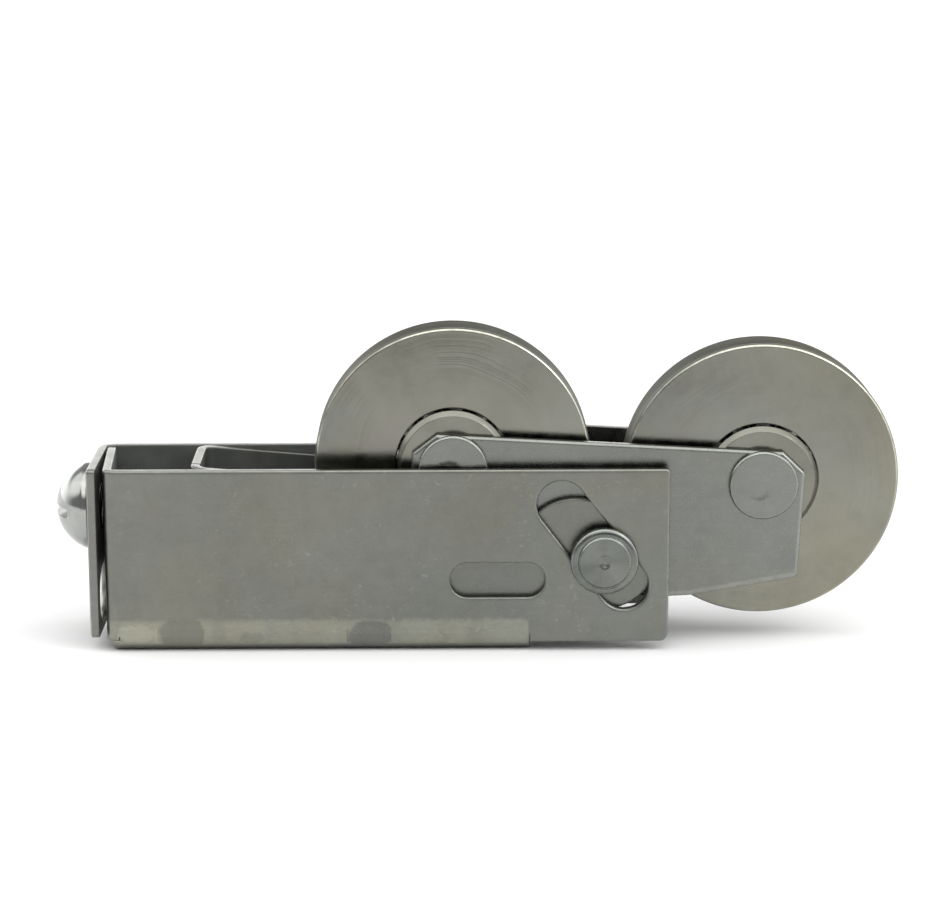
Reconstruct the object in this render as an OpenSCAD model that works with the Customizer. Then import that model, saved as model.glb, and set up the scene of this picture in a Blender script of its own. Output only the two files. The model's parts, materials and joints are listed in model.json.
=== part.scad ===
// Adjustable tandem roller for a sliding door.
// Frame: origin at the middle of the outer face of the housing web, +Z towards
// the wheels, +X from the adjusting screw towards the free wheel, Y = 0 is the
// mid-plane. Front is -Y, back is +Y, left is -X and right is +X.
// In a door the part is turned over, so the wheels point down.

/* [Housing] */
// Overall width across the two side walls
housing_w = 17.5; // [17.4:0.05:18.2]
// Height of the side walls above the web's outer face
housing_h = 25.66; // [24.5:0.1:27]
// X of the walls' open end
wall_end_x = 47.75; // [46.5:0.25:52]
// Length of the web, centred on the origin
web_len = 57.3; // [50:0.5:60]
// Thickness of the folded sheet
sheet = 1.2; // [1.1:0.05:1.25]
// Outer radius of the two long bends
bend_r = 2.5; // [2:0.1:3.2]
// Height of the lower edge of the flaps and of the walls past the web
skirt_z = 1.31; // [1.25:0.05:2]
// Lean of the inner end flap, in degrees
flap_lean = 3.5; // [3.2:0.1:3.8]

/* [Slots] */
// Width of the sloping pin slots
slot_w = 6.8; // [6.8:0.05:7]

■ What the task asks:
The lines from the top of the data above down to the line containing "flap_lean = 3.5; // [3.2:0.1:3.8]" are to be copied exactly; no other line should appear.

■ Answer to this problem:
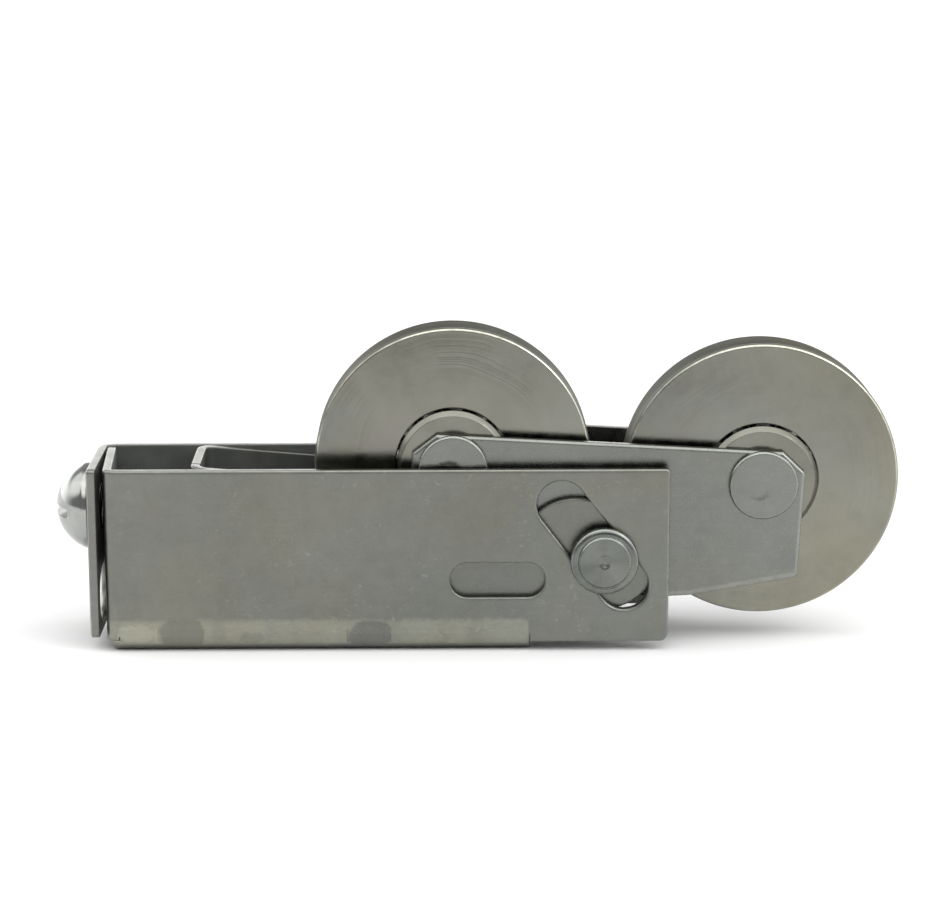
Reconstruct the object in this render as an OpenSCAD model that works with the Customizer. Then import that model, saved as model.glb, and set up the scene of this picture in a Blender script of its own. Output only the two files. The model's parts, materials and joints are listed in model.json.
=== part.scad ===
// Adjustable tandem roller for a sliding door.
// Frame: origin at the middle of the outer face of the housing web, +Z towards
// the wheels, +X from the adjusting screw towards the free wheel, Y = 0 is the
// mid-plane. Front is -Y, back is +Y, left is -X and right is +X.
// In a door the part is turned over, so the wheels point down.

/* [Housing] */
// Overall width across the two side walls
housing_w = 17.5; // [17.4:0.05:18.2]
// Height of the side walls above the web's outer face
housing_h = 25.66; // [24.5:0.1:27]
// X of the walls' open end
wall_end_x = 47.75; // [46.5:0.25:52]
// Length of the web, centred on the origin
web_len = 57.3; // [50:0.5:60]
// Thickness of the folded sheet
sheet = 1.2; // [1.1:0.05:1.25]
// Outer radius of the two long bends
bend_r = 2.5; // [2:0.1:3.2]
// Height of the lower edge of the flaps and of the walls past the web
skirt_z = 1.31; // [1.25:0.05:2]
// Lean of the inner end flap, in degrees
flap_lean = 3.5; // [3.2:0.1:3.8]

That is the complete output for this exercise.